The cost of not being PCI compliant far exceeds the cost of achieving compliance. Non-compliance penalties from card brands and acquiring banks start small but escalate quickly. In the first three months of non-compliance, you might face fines between $5,000 and $10,000 per month. By months four through six, that can jump to $25,000 to $50,000 per month. After seven months, fines can reach $50,000 to $100,000 per month or more, depending on your transaction volume.

Those are just the fines for failing to validate compliance. If you experience a data breach while non-compliant, the costs multiply. The average cost of a data breach in 2024 was $4.88 million globally. That includes forensic investigations, which can run $50,000 to $500,000 or more. Customer notification and credit monitoring services can cost another $100,000 to over $1 million. Then there are regulatory fines, lawsuits from affected customers, and the operational costs of dealing with the breach aftermath.

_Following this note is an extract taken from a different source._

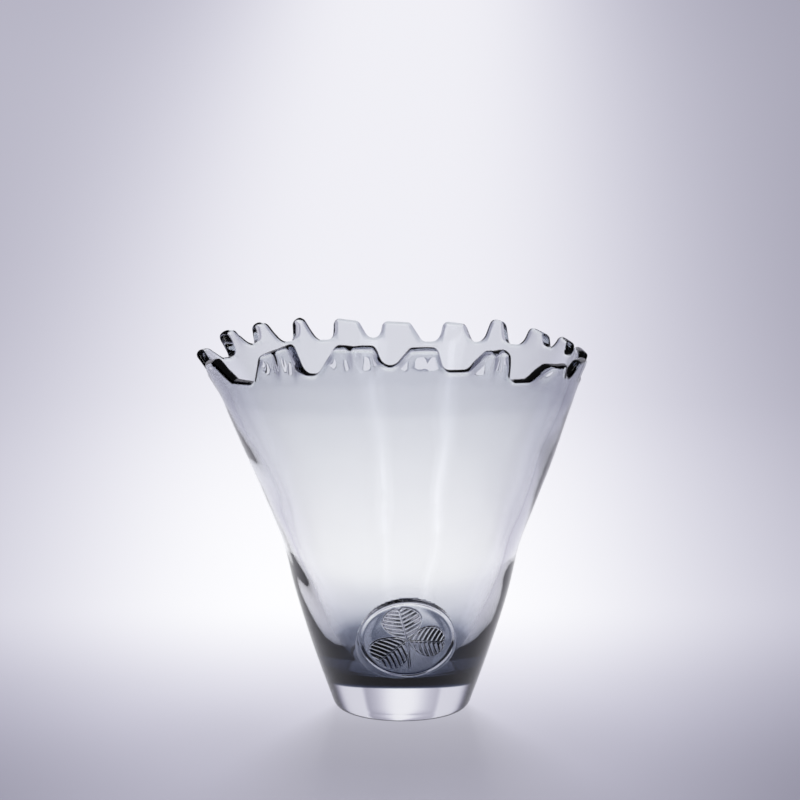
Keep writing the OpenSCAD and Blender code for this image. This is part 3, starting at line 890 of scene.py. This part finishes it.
class VASE_OT_seal(bpy.types.Operator):
    """Press the seal onto the wall: squeezed pad, rolled edge and three ribbed leaves"""

    bl_idname = "vase.seal"
    bl_label = "Leaf seal"

    def execute(self, context):
        seal = context.scene.vase_seal
        vase = Vase(context.scene.vase_shape)
        place = SealPlace(seal, vase)
        turn = np.arange(SEAL_COLUMNS) / SEAL_COLUMNS
        all_round = np.ones(SEAL_COLUMNS)
        radius = seal.diameter / 2
        rows = []
        for r in np.linspace(0, radius - seal.edge, SEAL_RINGS + 1)[:-1]:
            lift = seal.face + seal.relief * place.sprig(r, turn)
            rows.append(place.on_wall(turn, r * all_round, lift, place.FLATNESS))
        for within, rise in place.RIM_SHARES:
            r = radius - seal.edge * within
            rows.append(place.on_wall(turn, r * all_round, seal.face * rise * all_round, place.FLATNESS))
        spread = place.spread(turn)
        most = np.minimum(spread / seal.spread, place.PAD_MOST)
        for k, rise in place.PAD_SHARES:
            lift = seal.face * (place.PAD_EDGE + rise * most)
            rows.append(place.on_wall(turn, radius + spread * k, lift, 0.0))
        for r in place.UNDER_SHARES:
            rows.append(place.on_wall(turn, (radius + spread) * r, place.UNDER_LIFT * all_round, 0.0))
        piece = blown_grid("leaf_seal_pressed", np.array(rows))
        finish_clear(piece, context.scene.vase_finish, place, SEAL_FUSED)
        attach(piece, "root")
        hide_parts("leaf_seal")
        return {"FINISHED"}


class Sums:
    """Joins maths nodes, so that a formula reads as one."""

    def __init__(self, tree):
        self.nodes, self.links = tree.nodes, tree.links

    def do(self, kind, *values):
        """One operation on plain numbers and sockets, and the socket with its result."""
        node = self.nodes.new("ShaderNodeMath")
        node.operation = kind
        for socket, value in zip(node.inputs, values):
            if isinstance(value, (int, float)):
                socket.default_value = value
            else:
                self.links.new(value, socket)
        return node.outputs[0]

    def ease(self, value, low, high):
        """0 below low, 1 above high, smooth between them."""
        node = self.nodes.new("ShaderNodeMapRange")
        node.interpolation_type = "SMOOTHSTEP"
        fill(node, {"From Min": low, "From Max": high})
        self.links.new(value, node.inputs["Value"])
        return node.outputs[0]

    def fade(self, value, width, power):
        """1 at zero, half at the width, and on towards 0."""
        part = self.do("POWER", self.do("DIVIDE", self.do("ABSOLUTE", value), width), power)
        return self.do("DIVIDE", 1.0, self.do("ADD", part, 1.0))


# The painted glow behind the vase, a pool of light painted on the sweep, in metres: half its width at the
# vase, what it gains per metre away and loses per metre up, the least that is left, where all this begins in
# front of the vase, and how sharply it ends
GLOW, GLOW_GAIN, GLOW_LOSS, GLOW_LEAST, GLOW_FRONT, GLOW_SHARP = 0.188, 0.157, -0.392, 0.15, -0.3, 3.27
# Its middle, and how that moves per metre away and per metre up
MIDDLE, MIDDLE_AWAY, MIDDLE_UP = -0.016, -0.02, 0.12
# Beside the glow: the painted brightness on the floor, its gain up to a height, and its change per metre to
# the right
DIM, DIM_GAIN, DIM_HEIGHT, DIM_RIGHT = 0.352, 0.09, 0.5, -0.2
# The near floor's painted brightness and where it reaches full, and the far wall's loss and where it comes in
NEAR, NEAR_ENDS, FAR_LOSS, FAR_ENDS = 0.467, (-0.168, 0.247), 0.142, (0.0, 2.0)
# The painted bright flanks: how the picture widens per metre away, where they begin beside it, and from how
# far back
PICTURE_WIDENS, FLANK_ENDS, FLANK_BACK = 0.2154, (0.20, 0.34), (0.4, 0.8)
# The painted dark of the studio beyond: half the width that stays lit, how sharply that ends, and where the
# front goes dark
LIT, LIT_SHARP, DARK_FRONT = 1.42, 18.0, (-0.35, -1.1)
# The painted glow behind the camera: half its width, how sharply it ends, and where it comes in
REAR, REAR_SHARP, REAR_ENDS = 0.6, 3.0, (-0.7, -1.2)
# Strength of the painted glow at level 0, which makes up for the tints' own brightness, and what it loses to
# level 1
STRENGTH, STRENGTH_LOSS = 1.401, -0.385
# Where the floor goes over from light that falls on it to its own painted glow
OWN_GLOW_ENDS = (-0.05, 0.06)
SWEEP_ROUGHNESS = 0.22


def painted_glow_level(sums, x, y, z, studio):
    """Brightness painted on the sweep: a broad pool of light painted behind the vase that widens with the
    distance, dim elsewhere.
    """
    back = sums.do("MAXIMUM", y, GLOW_FRONT)
    width = sums.do("MULTIPLY_ADD", back, GLOW_GAIN, GLOW)
    width = sums.do("MAXIMUM", sums.do("MULTIPLY_ADD", z, GLOW_LOSS, width), GLOW_LEAST)
    middle = sums.do("MULTIPLY_ADD", z, MIDDLE_UP, sums.do("MULTIPLY_ADD", back, MIDDLE_AWAY, MIDDLE))
    side = sums.fade(sums.do("SUBTRACT", x, middle), width, GLOW_SHARP)
    base = sums.do("MULTIPLY_ADD", sums.ease(z, 0.0, DIM_HEIGHT), DIM_GAIN, DIM)
    base = sums.do("MULTIPLY", base, sums.do("MULTIPLY_ADD", x, DIM_RIGHT, 1.0))
    across = sums.do("ADD", base, sums.do("MULTIPLY", side, sums.do("SUBTRACT", 1.0, base)))
    near = sums.do("MULTIPLY_ADD", sums.ease(y, *NEAR_ENDS), 1.0 - NEAR, NEAR)
    far = sums.do("SUBTRACT", 1.0, sums.do("MULTIPLY", sums.ease(y, *FAR_ENDS), FAR_LOSS))
    level = sums.do("MULTIPLY", across, sums.do("MULTIPLY", near, far))
    # Outside the picture the sweep's flanks are painted bright, which lights the solid base from its sides
    beyond = sums.do("MULTIPLY_ADD", y, -PICTURE_WIDENS, sums.do("ABSOLUTE", x))
    flank = sums.do("MULTIPLY", sums.ease(beyond, *FLANK_ENDS), sums.ease(y, *FLANK_BACK))
    lift = sums.do("SUBTRACT", studio.flank_glow, level)
    level = sums.do("MULTIPLY_ADD", flank, lift, level)
    # Further round and behind the camera the sweep is painted dark, as a dark studio, which draws the glass's
    # black edges
    level = sums.do("MULTIPLY", level, sums.fade(x, LIT, LIT_SHARP))
    front = sums.do("SUBTRACT", 1.0, sums.ease(y, *DARK_FRONT))
    level = sums.do("MULTIPLY", level, front)
    # A glow behind the camera is painted on the sweep as well
    before = sums.do("MULTIPLY", sums.fade(x, REAR, REAR_SHARP), sums.ease(y, *REAR_ENDS))
    return sums.do("ADD", level, sums.do("MULTIPLY", before, studio.front_glow))


def backdrop_material(studio):
    """Sweep with a painted glow: it glows where the eye or glass sees it, its colour carries the same painted
    brightness, and it takes the vase's shadow.
    """
    material, nodes, links, shader = principled("painted_glow_sweep")
    sums = Sums(material.node_tree)
    split = nodes.new("ShaderNodeSeparateXYZ")
    links.new(nodes.new("ShaderNodeTexCoord").outputs["Object"], split.inputs[0])
    x, y, z = split.outputs
    level = painted_glow_level(sums, x, y, z, studio)
    # The tint follows the painted glow: bluish where it is dim, white where it is bright
    tint = nodes.new("ShaderNodeMix")
    tint.data_type = "RGBA"
    fill(tint, {"A": (*studio.painted_dim_colour, 1), "B": (*studio.painted_bright_colour, 1)})
    links.new(level, tint.inputs["Factor"])
    # The tints are darker where they are bluer, so the strength makes up for it
    strength = sums.do("MULTIPLY", level, sums.do("MULTIPLY_ADD", level, STRENGTH_LOSS, STRENGTH))
    glow = nodes.new("ShaderNodeEmission")
    links.new(tint.outputs["Result"], glow.inputs["Color"])
    links.new(strength, glow.inputs["Strength"])
    # The floor's colour under the lamps is the tint times the strength, so it carries the painted glow too
    shade = nodes.new("ShaderNodeMix")
    shade.data_type = "RGBA"
    shade.blend_type = "MULTIPLY"
    shade.inputs["Factor"].default_value = 1.0
    links.new(tint.outputs["Result"], shade.inputs["A"])
    links.new(strength, shade.inputs["B"])
    links.new(shade.outputs["Result"], shader.inputs["Base Color"])
    fill(shader, {"Roughness": SWEEP_ROUGHNESS, "Specular IOR Level": 0.5})
    path = nodes.new("ShaderNodeLightPath")
    seen = sums.do("MAXIMUM", path.outputs["Is Camera Ray"], path.outputs["Is Glossy Ray"])
    seen = sums.do("MAXIMUM", seen, path.outputs["Is Transmission Ray"])
    blend = nodes.new("ShaderNodeMixShader")
    # In front of the vase more of the floor's brightness is light that falls on it, so it takes the shadow
    behind = sums.ease(y, *OWN_GLOW_ENDS)
    own = sums.do("MULTIPLY_ADD", behind, 1.0 - studio.glow_share, studio.glow_share)
    links.new(sums.do("MULTIPLY", seen, own), blend.inputs["Fac"])
    links.new(shader.outputs["BSDF"], blend.inputs[1])
    links.new(glow.outputs["Emission"], blend.inputs[2])
    links.new(blend.outputs["Shader"], nodes["Material Output"].inputs["Surface"])
    return material


# Strength of the light from beyond the sweep
SURROUNDINGS = 0.08
# The sweep, in metres: radii of its level rings and of its cove, its height, and how far under the foot it is
SWEEP_RADII, COVE, SWEEP_TALL, FLOOR_DROP = (0.0, 0.05, 0.15, 0.3, 0.6, 1.0, 1.5), 0.5, 1.6, 0.05 * MM
# Softboxes, one within the other: width and radiance, their height and places, and the gain of the left ones
SOFTBOXES, SOFTBOX_TALL = [(0.09, 1.20), (0.20, 0.55), (0.32, 0.45)], 0.6
SOFTBOX_RIGHT, SOFTBOX_LEFT, LEFT_GAIN = (0.34, -0.89, 0.72), (-0.64, -0.71, 0.72), 1.3
# What the softboxes and the overhead lamp point at
LIT_MIDDLE = (0, 0, 0.1)
SENSOR = 36.0
GLASS_BOUNCES, CLEAR_BOUNCES = 32, 16


def surroundings():
    """Dim even light from everything beyond the sweep."""
    world = bpy.data.worlds.new("studio_surroundings")
    bpy.context.scene.world = world
    world.use_nodes = True
    fill(world.node_tree.nodes["Background"], {"Color": (0.9, 0.9, 1.0, 1), "Strength": SURROUNDINGS})


def sweep(studio):
    """Floor that turns up into a wall all round, past every camera."""
    even = np.arange(SWEEP_COLUMNS) / SWEEP_COLUMNS
    rows = [ring(even, r, -FLOOR_DROP) for r in SWEEP_RADII]
    for a in np.radians([15, 30, 45, 60, 75, 90]):
        rows.append(ring(even, SWEEP_RADII[-1] + COVE * math.sin(a), COVE * (1 - math.cos(a)) - FLOOR_DROP))
    rows.append(ring(even, SWEEP_RADII[-1] + COVE, SWEEP_TALL - FLOOR_DROP))
    rows = np.array(rows)
    piece = blown_grid("floor_and_sweep", rows)
    piece.data.materials.append(backdrop_material(studio))


def box_light(name, place, target, wide, tall, radiance):
    """A softbox that shines from place towards target."""
    deselect_all()
    bpy.ops.object.light_add(type="AREA", location=place)
    lamp = bpy.context.object
    lamp.name = name
    lamp.data.shape = "RECTANGLE"
    lamp.data.size, lamp.data.size_y = wide, tall
    lamp.data.energy = radiance * math.pi * wide * tall
    away = lamp.location - type(lamp.location)(target)
    lamp.rotation_euler = away.to_track_quat("Z", "Y").to_euler()
    lamp.visible_camera = False
    return lamp


class VASE_OT_stage(bpy.types.Operator):
    """Set up the floor, the light and the camera"""

    bl_idname = "vase.stage"
    bl_label = "Stage"

    def execute(self, context):
        studio = context.scene.vase_studio
        deselect_all()
        sweep(studio)
        surroundings()
        for wide, radiance in SOFTBOXES:
            box_light("softbox_right", SOFTBOX_RIGHT, LIT_MIDDLE, wide, SOFTBOX_TALL, radiance)
            box_light("softbox_left", SOFTBOX_LEFT, LIT_MIDDLE, wide, SOFTBOX_TALL, LEFT_GAIN * radiance)
        overhead = box_light("overhead", (0.0, 0.15, 1.3), LIT_MIDDLE, wide=0.35, tall=0.35, radiance=12.0)
        rear = box_light(
            "floor_from_behind", (0.0, 0.95, 0.62), (0, -0.1, 0), wide=0.30, tall=0.25, radiance=80.0
        )
        for lamp in (overhead, rear):
            lamp.visible_glossy = lamp.visible_transmission = False
        deselect_all()
        tilt = math.pi / 2 - studio.pitch
        bpy.ops.object.camera_add(location=(0, -studio.distance, studio.camera_height), rotation=(tilt, 0, 0))
        camera = bpy.context.object
        camera.name = "camera"
        camera.data.sensor_width = SENSOR
        camera.data.lens = SENSOR * studio.focal
        camera.data.shift_x = studio.side_shift
        camera.data.clip_start = 0.01
        context.scene.camera = camera
        context.scene.view_settings.view_transform = "Standard"
        context.scene.cycles.max_bounces = GLASS_BOUNCES
        context.scene.cycles.transmission_bounces = GLASS_BOUNCES
        context.scene.cycles.transparent_max_bounces = CLEAR_BOUNCES
        return {"FINISHED"}


class VASE_PT_panel(bpy.types.Panel):
    """Lists the pieces of the vase and its stage"""

    bl_idname = "VASE_PT_panel"
    bl_label = "Cut rim vase"
    bl_space_type = "VIEW_3D"
    bl_region_type = "UI"
    bl_category = "Vase"

    def draw(self, context):
        layout = self.layout
        for group in GROUPS:
            values = getattr(context.scene, group)
            box = layout.box()
            for key in values.__annotations__:
                box.prop(values, key)
        for kind in OPERATORS:
            layout.operator(kind.bl_idname)


GROUPS = {
    "vase_shape": VaseShape,
    "vase_seal": SealShape,
    "vase_finish": GlassFinish,
    "vase_studio": StudioSetup,
}
OPERATORS = (VASE_OT_clear, VASE_OT_smoke, VASE_OT_seal, VASE_OT_stage)


def register():
    """Registers the properties, the operators and the panel."""
    for key, group in GROUPS.items():
        bpy.utils.register_class(group)
        setattr(bpy.types.Scene, key, bpy.props.PointerProperty(type=group))
    for kind in (*OPERATORS, VASE_PT_panel):
        bpy.utils.register_class(kind)


def unregister():
    """Takes them out again."""
    for kind in reversed((*OPERATORS, VASE_PT_panel)):
        bpy.utils.unregister_class(kind)
    for key, group in reversed(GROUPS.items()):
        delattr(bpy.types.Scene, key)
        bpy.utils.unregister_class(group)


def main():
    """Builds the vase and its stage."""
    register()
    bpy.ops.vase.clear()
    bpy.ops.vase.smoke()
    bpy.ops.vase.seal()
    bpy.ops.vase.stage()


if __name__ == "__main__":
    main()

Beyond the direct financial hit, there’s the reputational damage. Eighty-nine percent of consumers say they care about data privacy, and 44% report switching companies because of data policies and practices. A breach doesn’t just cost you money in the moment—it costs you customers and future revenue. For small businesses, that can be fatal. The inability to process credit card payments because your acquiring bank terminates your merchant account is a very real possibility if you’re found to be non-compliant after a breach.

Some businesses try to avoid compliance costs by simply not validating their compliance status. They figure if they’re not processing millions of transactions, no one will notice. That’s a gamble. Acquiring banks are increasingly enforcing compliance validation requirements, even for smaller merchants. And if you do suffer a breach, being unable to demonstrate that you were PCI compliant at the time means you’re liable for all associated costs. The card brands have been clear on this: no compromised entity has been found to be in compliance with PCI DSS at the time of a breach.

The math is straightforward. Spending $5,000 to $20,000 annually to maintain Level 4 compliance is far cheaper than paying $10,000 per month in non-compliance fees, let alone the potential costs of a breach. Even for larger organizations where compliance costs can reach six figures annually, those costs are a fraction of what a single data breach would cost in fines, remediation, and lost business.

How to Avoid Overpaying for PCI Compliance

The key to managing PCI compliance costs is knowing what you’re actually required to pay for versus what’s negotiable or unnecessary. Start by understanding your merchant level and which validation method applies to you. If you’re a Level 4 merchant, you don’t need a QSA audit—you need to complete a Self-Assessment Questionnaire and possibly quarterly scans. Don’t let a processor convince you otherwise.

Review your merchant services statement line by line. If you see PCI compliance fees or non-compliance fees, ask your processor exactly what those fees cover. If they can’t give you a clear answer or if the services they describe aren’t things you’re actually using, push back. Some processors will waive these fees if you ask. Others won’t, which tells you something about whether they’re the right processor for your business.

Invest in proper scoping before you start the compliance process. Understanding what’s actually in your cardholder data environment prevents costly surprises later. If you can reduce scope through network segmentation or by outsourcing payment processing to a PCI-compliant third party, you’ll save money on ongoing compliance costs.

We specialize in helping businesses across the DC, Virginia, and Maryland region navigate payment processing and compliance without hidden fees or surprise charges. If you’re ready to understand what PCI compliance should actually cost for your business, reach out to us for a straightforward conversation about your specific situation.

Summary:

Understanding PCI compliance cost in 2026 means separating legitimate expenses from hidden fees that many payment processors quietly add to your monthly statements. The real cost depends on your merchant level, transaction volume, and scope—not arbitrary charges labeled “compliance fees.” This guide breaks down what you actually need to pay, what’s negotiable, and what’s simply inflated pricing disguised as a requirement.